What ARE you on about? So far, you have provided zero evidence that the selection of Lott will spur the electorate to keep the Democrats in power in Congress in 2008. Everything posted to date has been posted with the same team-cheering enthusiasm that was in evidence in the early months of the 2004 presidential election. You have provided no evidence that any party ever lost an election because the voters disapproved of that party’s in-house leadership (as opposed to prefering that the party in toto not hold power). You have ignored actual history that I have posted, such as the Democrats reclaiming the Senate in 1992 only to disastrously lose the whole Congress a mere two years later. I have also noted that that power shift was due (in part, not totally) to an effective disinformation campaign that left the electorate with a wrong impression regarding specific well publicized events while your best response is that “everybody knows” that the current problem was caused by Bush. And you have refused to address the scenario I provided that a disinformation campaign could persuade enough swing votes to blame the Democrtats for the mess continuing, even though such campaigns have been effective in the past.

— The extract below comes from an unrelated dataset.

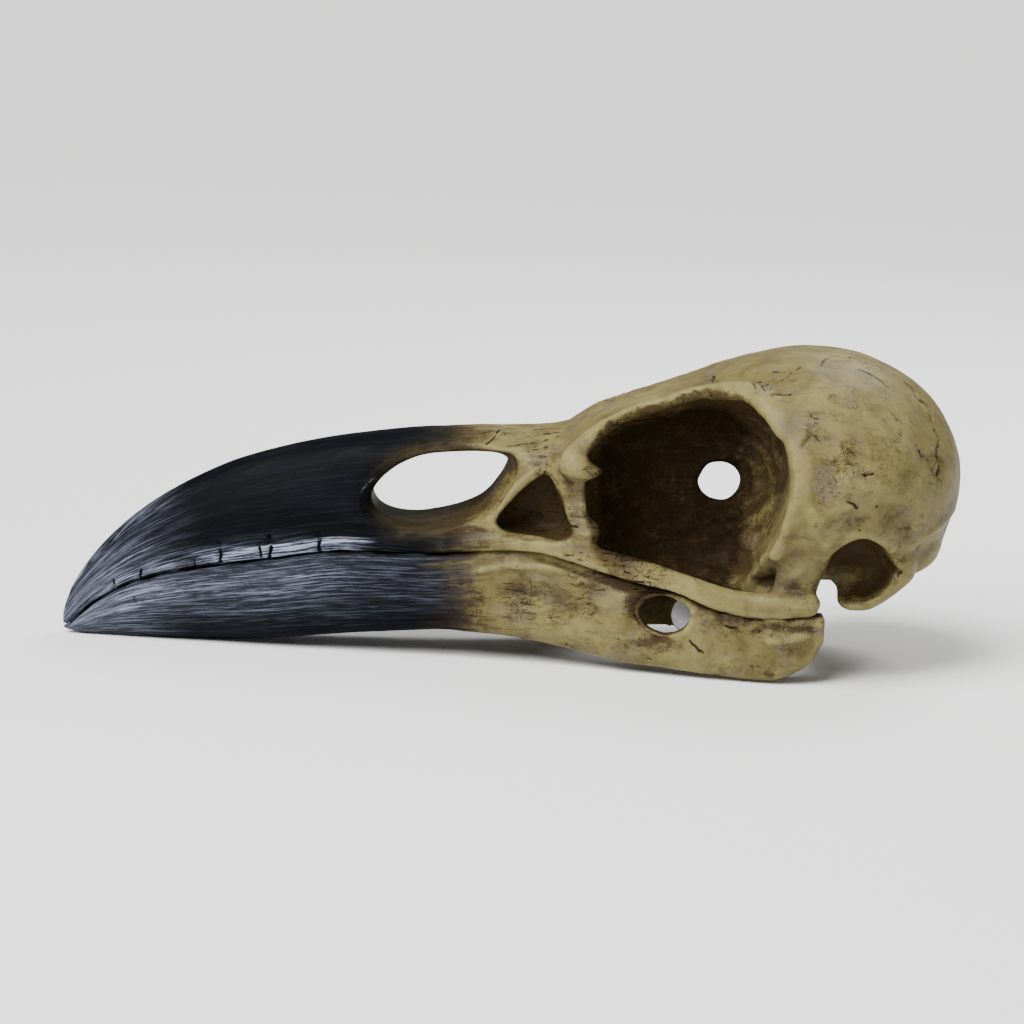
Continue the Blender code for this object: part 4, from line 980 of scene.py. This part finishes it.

It is beginning to look as though you did not want a discussion, but merely to post some sort of pro-Democrat cheer or anti-Republican rant to which you would get a bunch of dittohead-like backslapping posts in agreement.

If you’d like, I could move this to IMHO or MPSIMS for you.

You first.

You also appear to not read the theology threads: I pretty much never wade in with a “this is true” opinion–a point which causes a certain other poster to gnash his teeth and call me names.

Keep reading. I’ll try to put into simpler language for you.

Nor have I made any such claim.

Now pay, I say, pay attention, boy. You might learn something: The Republicans’ losses are due primarily to their *own * poor leadership, right? They’ve kept those same poor leaders in place, right? The changes they need to make to produce a different result next time are therefore unlikely to get made, right? The results *next * time will therefore most likely continue to be the same as they were *this * time, right? Yes, obviously, things can change, as you quite unnecessarily point out - but that would be despite their leadership, not because of it, right?

Did that make any sense to you? Do you see that’s what the topic of the thread is now?

Conceded. Your own poll, cited by your own self, showed complete unanimity to the contrary. :smiley:

Etc. Yes. Due to its irrelevance to the topic. Perhaps that dawns on you now, perhaps not, but it doesn’t matter, I’m not your interlocutor on it, that shadow on the wall is.

I did address it, to mention how silly an idea was. Which it is. Okay, you insist? Well, then: Where’s the cite for the party that did not control the White House getting most of the blame for a war? Where’s that “actual history”? Got something grounded in reality to bring to the table?

Now, if you can finally get on the topic, and provide actual substance to the discussion, that would be wonderful. But if you simply want the last word, nothing more, you’re welcome to it.

Too bad Lott didn’t realize he could call it a “botched joke” and it would all go away in a matter of a few days.

It’s also too bad the Stupid Party didn’t stand behind him.

The Republican losses are not due to the poor performance of the Congressional leadership. The Republican losses were due to the continued actions of the Executive branch which is not controlled by the Congressional leadership (or accountable to the Congressional leadership or even, in the last couple of years, paying much attention to the Congressional leadership). That the electorate sent a message of non-support for the party at the mid-term elections is due solely to the fact that the electorate has no other way to vent their displeasure on the president at the mid-terms except to reject his party. Therefore, your entire premise is faulty and the rest of your posts are irrelevant. I was addressing the actual relevancy of Congressional leadership, but I can see how you missed that with your apparent odd belief that the Executive answers in some odd fashion to the Congress.